A BOOK ABOUT EVANGELISM

The Gospel Comes with a House Key is a book about evangelism. In a country where the social benefits of conversion decline each day, our neighbors need a compelling reason to put their faith in Christ. This reason is found in the homes of Christians on cul-de-sacs and in apartment buildings everywhere—if only they’d let people in. “Our post-Christian neighbors need to hear and see and taste and feel authentic Christianity, hospitality spreading from every Christian home that includes neighbors in prayer, food, friendship, childcare, dog walking, and all the daily matters upon which friendships are built” (95).

Long story short, non-Christians unlikely to walk under a steeple may very well walk over your threshold, if only you’d invite them inside.

A PERSONAL TESTIMONY

More than anything, Butterfield has written a personal testimony. She has witnessed the presence and the absence of hospitality. She writes of her first encounter with Christians who asked her inside, welcomed her questions and doubts, and purposefully didn’t invite her to church or even share the gospel. They gave her space to learn and inquire. They blessed her with hospitality.

But she records seasons without hospitality, too; dark moments as a child when the horror and wickedness she witnessed made her wonder if God exists, and if he cares. But she knew no neighbors who cared. She asks a past that cannot respond, “Did I have Christian neighbors? . . . Neighbors who know? Neighbors who could have helped my family?” (68)

Butterfield writes with passion because she has known loneliness in the church as well. As a pastor, I feel a sense of relief when the benediction is offered and the service come to an end. But for many, Butterfield reminds us, this is the hardest moment of the day. Far too many members of our churches get a queasy feeling in the pit of their stomach when the benediction comes because, in a few minutes, they are going to be alone. It shouldn’t be that way, Butterfield insists, among God’s people. At the benediction the battle begins:

My favorite day of the week is the Lord’s Day, and I want to share that day with others. Kent and I must open our home after worship to anyone who will come. We must. We remember what it is like to be a new Christian, to be single, to have secrets that get you alone and torment you, and to have no place to go after worship, the odd tearing apart of the body of Christ as each retreats to her own corner or clique while the benediction still rings in the air. (111)

Again, when I finished chapter two, I wanted to stop reading. I feared she was going to make me feel guilty for not leading my household and my church to keep up with the daunting schedule of an extraordinary woman committed to opening her home to others. But by the end, after having cried over more than one story of hospitality’s power (which is really the power of the gospel at work in people willing to open their lives), I realized she isn’t demanding we do it the Butterfield way.
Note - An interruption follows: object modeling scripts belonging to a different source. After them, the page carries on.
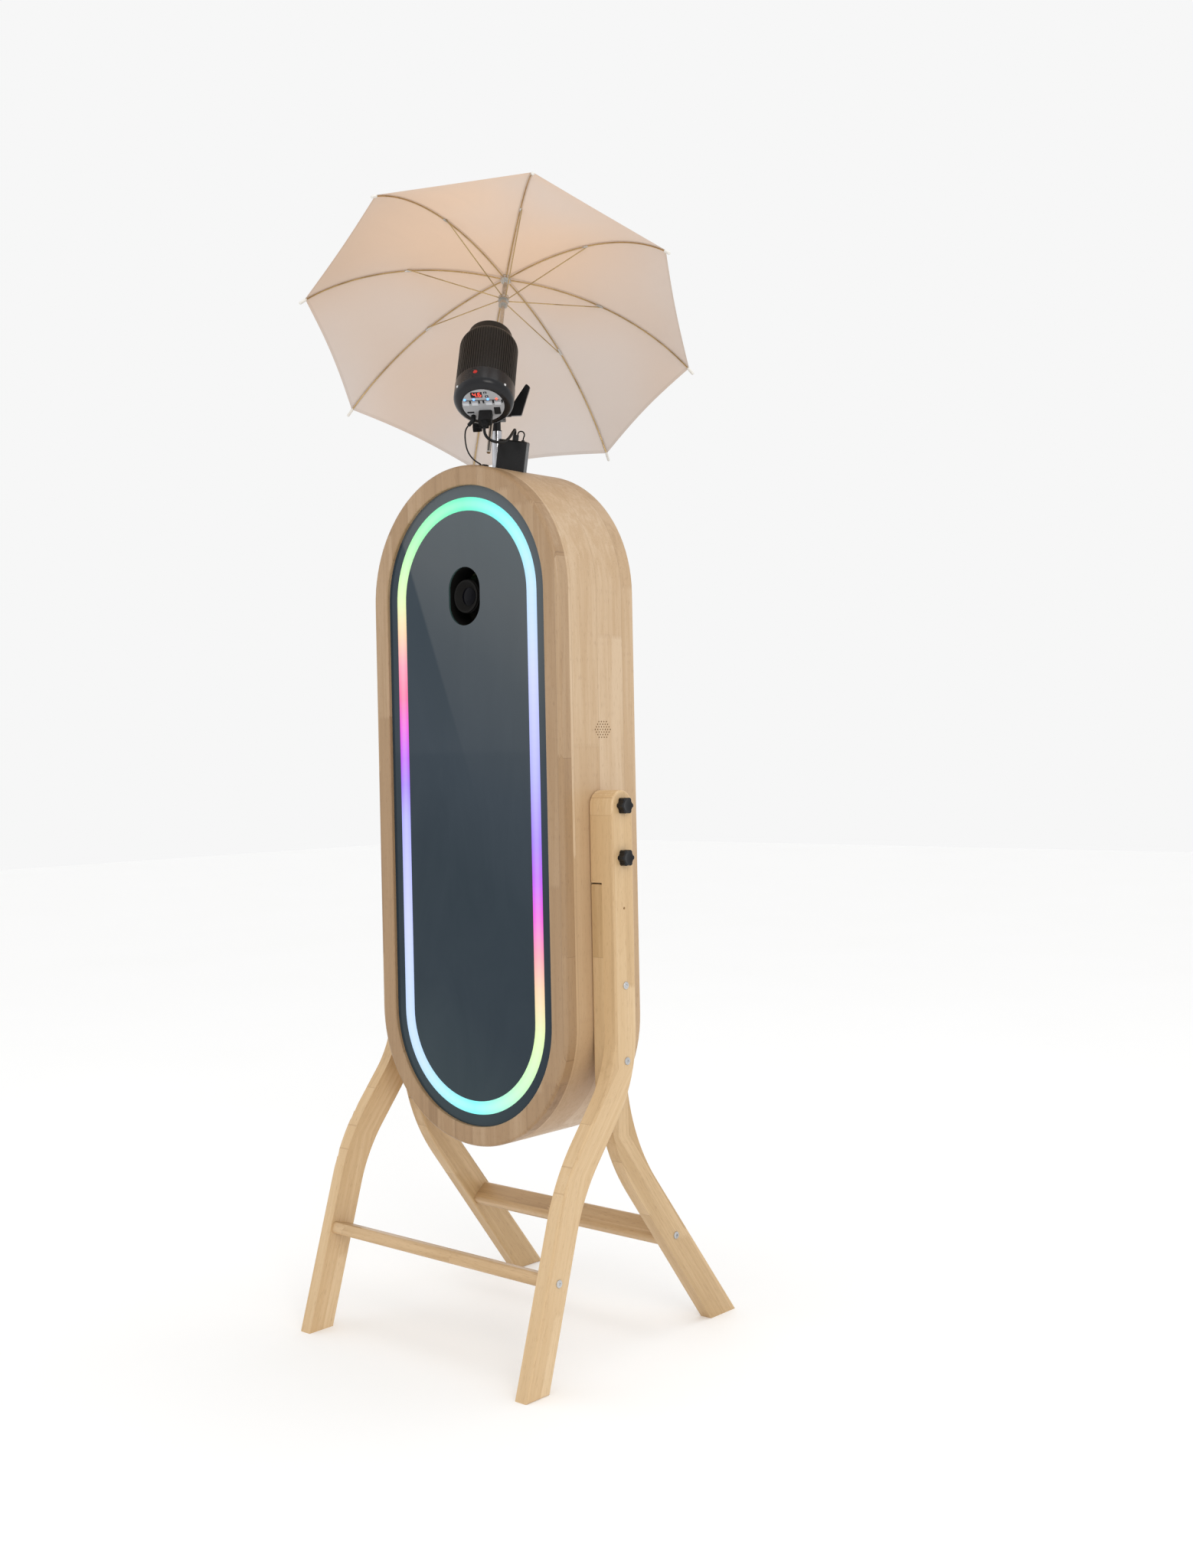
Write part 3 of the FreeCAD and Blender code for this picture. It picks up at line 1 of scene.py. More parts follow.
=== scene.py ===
"""Looks of the oval mirror photo booth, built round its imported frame.

Metres, in the frame's own axes: +X to the right of the mirror as the sitter sees it,
-Y out of the mirror, +Z up, the floor at z = 0. Everything above the light pole's tilt
pivot is laid out in the aimed frame, whose X is level, Y runs along the umbrella's shaft
and Z points away from the shaft towards the strobe.
"""

import logging
import math
from dataclasses import dataclass, field
from enum import Enum
from typing import Callable, Sequence

import bmesh
import bpy
from mathutils import Matrix, Vector


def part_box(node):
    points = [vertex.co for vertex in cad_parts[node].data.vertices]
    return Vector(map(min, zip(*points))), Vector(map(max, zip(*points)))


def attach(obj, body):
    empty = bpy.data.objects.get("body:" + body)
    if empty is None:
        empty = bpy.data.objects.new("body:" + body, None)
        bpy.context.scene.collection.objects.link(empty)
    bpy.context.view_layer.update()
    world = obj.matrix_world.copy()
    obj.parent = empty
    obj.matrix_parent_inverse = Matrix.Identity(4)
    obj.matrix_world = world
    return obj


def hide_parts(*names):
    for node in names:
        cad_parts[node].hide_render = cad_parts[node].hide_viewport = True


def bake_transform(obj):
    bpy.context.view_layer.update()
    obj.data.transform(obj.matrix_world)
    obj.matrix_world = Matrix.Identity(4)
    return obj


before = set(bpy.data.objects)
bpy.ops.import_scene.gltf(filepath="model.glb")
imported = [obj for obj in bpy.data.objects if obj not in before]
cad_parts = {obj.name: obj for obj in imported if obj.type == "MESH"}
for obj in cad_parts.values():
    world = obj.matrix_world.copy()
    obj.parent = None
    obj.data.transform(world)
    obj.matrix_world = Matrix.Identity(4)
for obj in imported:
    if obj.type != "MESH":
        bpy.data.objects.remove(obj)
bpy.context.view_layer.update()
LOG = logging.getLogger("booth")

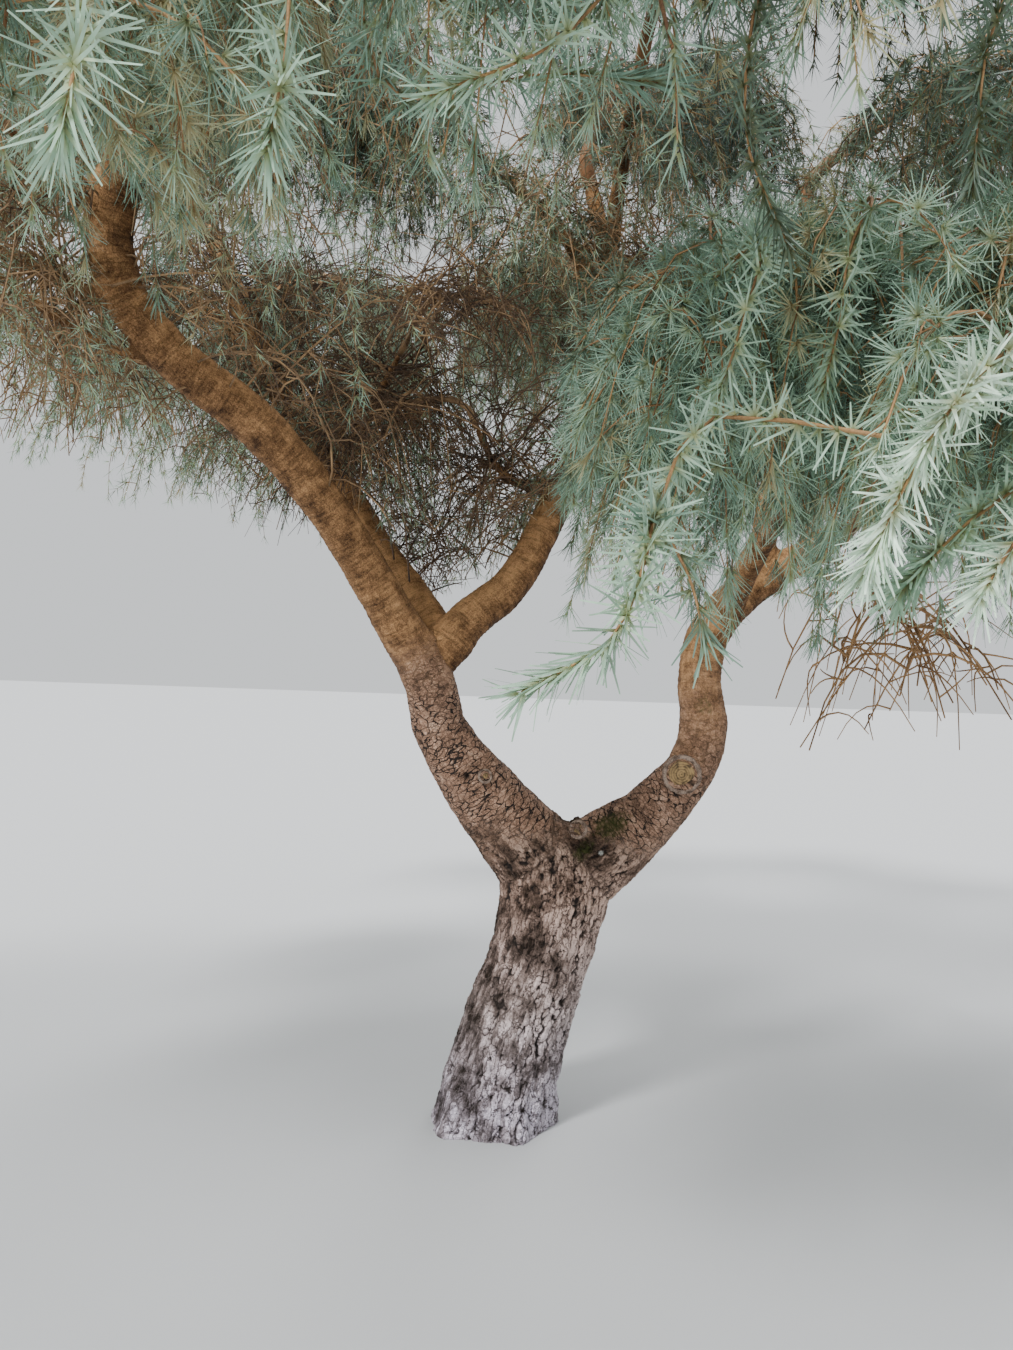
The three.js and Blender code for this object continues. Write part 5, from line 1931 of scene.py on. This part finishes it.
    def build(self) -> list[bpy.types.Object]:
        """Grows every mass and joins its twigs and needles by kind.

        Returns:
            The pieces, dressed.
        """
        for i, plan in enumerate(LEAFY_MASSES):
            self.grow_leafy(plan, FIRST_SEED + i)
        for i, plan in enumerate(BARE_MASSES):
            self.grow_bare(plan, FIRST_BARE_SEED + i)
        self.grow_on_limbs()
        self.grow_veil()
        pieces = []
        wood = (self.stem_wood, self.leafy_wood, self.bare_wood, self.shaded_wood)
        for store in (*wood, *self.needles.values()):
            pieces += store.pieces()
        return pieces


@dataclass
class Studio:
    """The camera of the portrait, a pale floor and soft light."""

    camera_place: Triple = (0, -3.2, 1.4)
    roll: float = 0.034
    lens: float = 27.04
    sensor: float = 36
    floor_size: float = 120
    floor_roughness: float = 0.95
    pale: Rgba = (0.55, 0.56, 0.57, 1)
    surround: Rgba = (0.92, 0.95, 0.97, 1)
    surround_strength: float = 0.95
    lamps: tuple[tuple[str, Triple, float, float], ...] = (
        ("key", (0.55, 0.70, -0.75), 3.5, 10),
        ("top", (-0.25, -0.15, -1.0), 1.8, 25),
        ("rim", (-0.4, -0.9, -0.6), 0.8, 25),
    )

    def camera(self) -> None:
        """Sets the camera at the photograph's viewing angle, level and slightly rolled."""
        data = bpy.data.cameras.new("portrait_camera")
        data.lens = self.lens
        data.sensor_width = self.sensor
        camera = bpy.data.objects.new("portrait_camera", data)
        bpy.context.scene.collection.objects.link(camera)
        c, s = math.cos(self.roll), math.sin(self.roll)
        turn = Matrix(((c, -s, 0), (0, 0, -1), (s, c, 0))).to_4x4()
        camera.matrix_world = Matrix.Translation(self.camera_place) @ turn
        bpy.context.scene.camera = camera

    def floor(self) -> None:
        """Lays a plain pale floor at ground level."""
        bpy.ops.mesh.primitive_plane_add(size=self.floor_size)
        floor = bpy.context.active_object
        floor.name = "floor"
        nodes = Nodes("floor_finish")
        nodes.shader.inputs["Base Color"].default_value = self.pale
        nodes.shader.inputs["Roughness"].default_value = self.floor_roughness
        floor.data.materials.append(nodes.material)

    def light(self) -> None:
        """Hangs soft lights and sets a pale surround."""
        for name, way, strength, spread in self.lamps:
            data = bpy.data.lights.new(name, "SUN")
            data.energy = strength
            data.angle = math.radians(spread)
            lamp = bpy.data.objects.new(name, data)
            lamp.rotation_euler = Vector(way).to_track_quat("-Z", "Y").to_euler()
            bpy.context.scene.collection.objects.link(lamp)
        world = bpy.data.worlds.new("surround")
        world.use_nodes = True
        background = world.node_tree.nodes["Background"]
        background.inputs["Color"].default_value = self.surround
        background.inputs["Strength"].default_value = self.surround_strength
        bpy.context.scene.world = world


def main() -> None:
    """Builds the studio, the bark and the crown, and reports each piece."""
    logging.basicConfig(level=logging.INFO, format="%(message)s")
    bpy.ops.object.select_all(action="DESELECT")
    studio = Studio()
    studio.camera()
    studio.floor()
    studio.light()
    wood = Wood()
    bark = wood.build() + wood.cut_faces().pieces() + wood.rims().pieces()
    crown = Crown(wood).build()
    wooden = ["trunk"] + [plan.name for plan in LIMBS]
    masses = [plan.name for plan in LEAFY_MASSES + BARE_MASSES]
    for piece in bark:
        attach(piece, "root")
        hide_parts(*wooden)
    for piece in crown:
        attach(piece, "root")
        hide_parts(*masses)
    total = 0
    for piece in bark + crown:
        triangles = sum(len(face.vertices) - 2 for face in piece.data.polygons)
        total += triangles
        log.info("%s: %d triangles", piece.name, triangles)
    log.info("in all: %d triangles", total)
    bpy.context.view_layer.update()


if __name__ == "__main__":
    main()
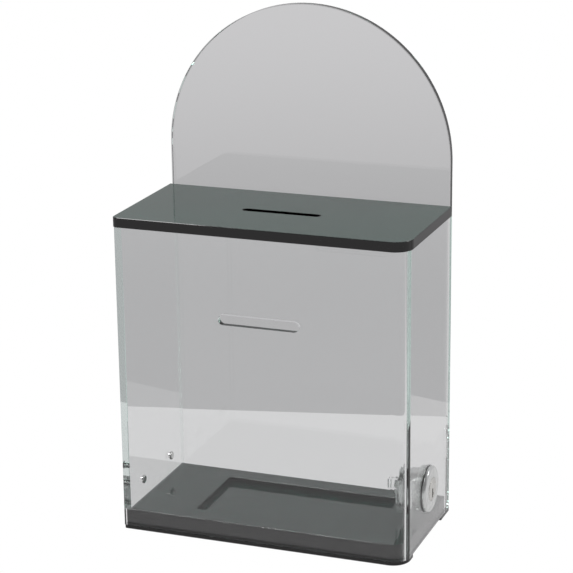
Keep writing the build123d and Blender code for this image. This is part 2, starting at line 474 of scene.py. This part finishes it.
def build_left_back():
    """The left wall and the back sheet as one mesh: a solvent joint has no air in it to mirror light."""
    low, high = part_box("left_panel")
    front, back = low.y + GLUE_GAP, high.y + WELD_DEPTH
    outline = [(low.x, front), (high.x, front), (high.x, back), (low.x, back)]
    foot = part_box("base_frame")[1].z - SINK
    mesh = sheet_mesh("left_sheet", outline, high.z + SINK - foot, lambda u, v, w: Vector((u, v, foot + w)))
    piece = scratch_object("left_sheet", mesh)
    for pin in ("wall_pin_front", "wall_pin_rear"):
        pin_low, pin_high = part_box(pin)
        centre = ((pin_low.y + pin_high.y) / 2, (pin_low.z + pin_high.z) / 2)
        hole = arc(centre, PIN_HOLE, 0, 360, HOLE_STEPS)[:-1]
        cut(piece, prism_x(low.x - CUTTER_OVERRUN, high.x + CUTTER_OVERRUN, hole))
    cut(piece, back_mesh(), "UNION")
    finish_sheet(piece, "left_back_sheet", ["left_panel", "back_panel"])


def build_keeper():
    """The clear upright beside the lock, with the hook over the cam, as one sheet."""
    post_low, post_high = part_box("keeper_post")
    lip_low, lip_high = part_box("keeper_lip")
    foot = post_low.z - SINK
    outline = [
        (post_low.x, foot),
        (post_high.x, foot),
        (lip_high.x, lip_high.z),
        (lip_low.x, lip_high.z),
        (lip_low.x, lip_low.z),
        (post_low.x, lip_low.z),
    ]
    mesh = upright_mesh("keeper_sheet", outline, post_low.y, post_high.y - post_low.y)
    add_piece("keeper_sheet", mesh, "base", "clear_acrylic", ["keeper_post", "keeper_lip"])


build_front_side()
build_left_back()
build_keeper()

# ---------------------------------------------------------------- studio

TABLE_REAR = 165.8 * MM
TABLE_SKEW = 0.241
TABLE_FRONT = -4.0
HALF_TABLE = 1.5
TABLE_TOP = -0.2 * MM
FLOOR_COLOUR = (0.70, 0.69, 0.695, 1)
SURROUND_COLOUR = (1.0, 0.985, 1.0, 1)
SURROUND_LOW, SURROUND_HIGH = 0.44, 0.6
SURROUND_FRONT, SURROUND_BEHIND = 0.35, 1.0
WHITE = (1, 1, 1, 1)


def make_floor():
    """One plain pale table top, the same colour all over. It gives off its own light, so it takes
    no shadow, and the camera sees it as white."""
    material, n = new_material("floor_look")
    pale = n.new("ShaderNodeEmission", {"Color": FLOOR_COLOUR})
    white = n.new("ShaderNodeEmission", {"Color": WHITE})
    path = n.new("ShaderNodeLightPath")
    out = n.new("ShaderNodeOutputMaterial")
    n.feed(out.inputs["Surface"], n.blend(path.outputs["Is Camera Ray"], pale.outputs[0], white.outputs[0]))
    mesh = bpy.data.meshes.new("floor")
    corners = [
        (-HALF_TABLE, TABLE_FRONT, TABLE_TOP),
        (HALF_TABLE, TABLE_FRONT, TABLE_TOP),
        (HALF_TABLE, TABLE_REAR + TABLE_SKEW * HALF_TABLE, TABLE_TOP),
        (-HALF_TABLE, TABLE_REAR - TABLE_SKEW * HALF_TABLE, TABLE_TOP),
    ]
    mesh.from_pydata(corners, [], [(0, 1, 2, 3)])
    mesh.materials.append(material)
    piece = bpy.data.objects.new("floor", mesh)
    scene.collection.objects.link(piece)


make_floor()


def make_world():
    """A soft grey surround, a little darker low down and in front; the camera sees it as white."""
    world = bpy.data.worlds.new("studio")
    scene.world = world
    n = Nodes(world)
    way = n.new("ShaderNodeTexCoord").outputs["Generated"]
    compass = n.new("ShaderNodeSeparateXYZ", {"Vector": way}).outputs
    rise = n.span(compass["Z"], -0.3, -0.15, SURROUND_LOW, SURROUND_HIGH)
    depth = n.span(compass["Y"], -0.5, 0.5, SURROUND_FRONT, SURROUND_BEHIND)
    level = n.math("MULTIPLY", rise, depth)
    soft = n.new("ShaderNodeBackground", {"Color": SURROUND_COLOUR, "Strength": level})
    white = n.new("ShaderNodeBackground", {"Color": WHITE})
    path = n.new("ShaderNodeLightPath")
    out = n.new("ShaderNodeOutputWorld")
    n.feed(out.inputs["Surface"], n.blend(path.outputs["Is Camera Ray"], soft.outputs[0], white.outputs[0]))


make_world()


LAMP_TARGET = Vector((0, 0, 0.1))


def area_light(name, place, size, power):
    light = bpy.data.lights.new(name, "AREA")
    light.shape = "RECTANGLE"
    light.size, light.size_y = size
    light.energy = power
    lamp = bpy.data.objects.new(name, light)
    lamp.location = place
    aim = LAMP_TARGET - Vector(place)
    lamp.rotation_euler = aim.to_track_quat("-Z", "Y").to_euler()
    scene.collection.objects.link(lamp)


area_light("key_light", (-1.1, -1.0, 2.2), (0.7, 0.7), 24)
area_light("rim_light", (1.8, 1.0, 2.0), (0.8, 0.8), 12)

# ---------------------------------------------------------------- camera

eye = Vector((0.35412, -0.92493, 0.42529))
yaw, pitch, roll = math.radians(20.275), math.radians(16.923), math.radians(0.524)
forward = Vector((-math.sin(yaw) * math.cos(pitch), math.cos(yaw) * math.cos(pitch), -math.sin(pitch)))
right = Vector((math.cos(yaw), math.sin(yaw), 0))
down = forward.cross(right)
right, down = (
    math.cos(roll) * right + math.sin(roll) * down,
    -math.sin(roll) * right + math.cos(roll) * down,
)
camera = bpy.data.objects.new("camera", bpy.data.cameras.new("camera"))
turn = Matrix((right, -down, -forward)).transposed().to_4x4()
camera.matrix_world = Matrix.Translation(eye) @ turn
camera.data.sensor_width = 36
camera.data.lens = 130.55
camera.data.shift_x = -0.0388
camera.data.shift_y = 0.0046
camera.data.clip_start = 0.01
scene.collection.objects.link(camera)
scene.camera = camera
She’s just pleading with elders to be elders and the church to be the church.

Butterfield asks us to consider simplifying our lives to make room for people who need to talk, even if they don’t know it yet: “There are of course, other ways you can use your days, your time, your money, and your home,” she says. “But opening up your front door and greeting neighbors with soup, bread, and the words of Jesus are the most important” (197).

I’ve been helped by other books on hospitality including The Art of Neighboring and The Simplest Way to Change the World. Both are good, but neither is as gritty as The Gospel Comes with a House Key. Together, these books make a welcome plea for Christians to bring the gospel home.

By:
Aaron Menikoff

Aaron Menikoff is the Senior Pastor of Mt. Vernon Baptist Church in Sandy Springs, Georgia.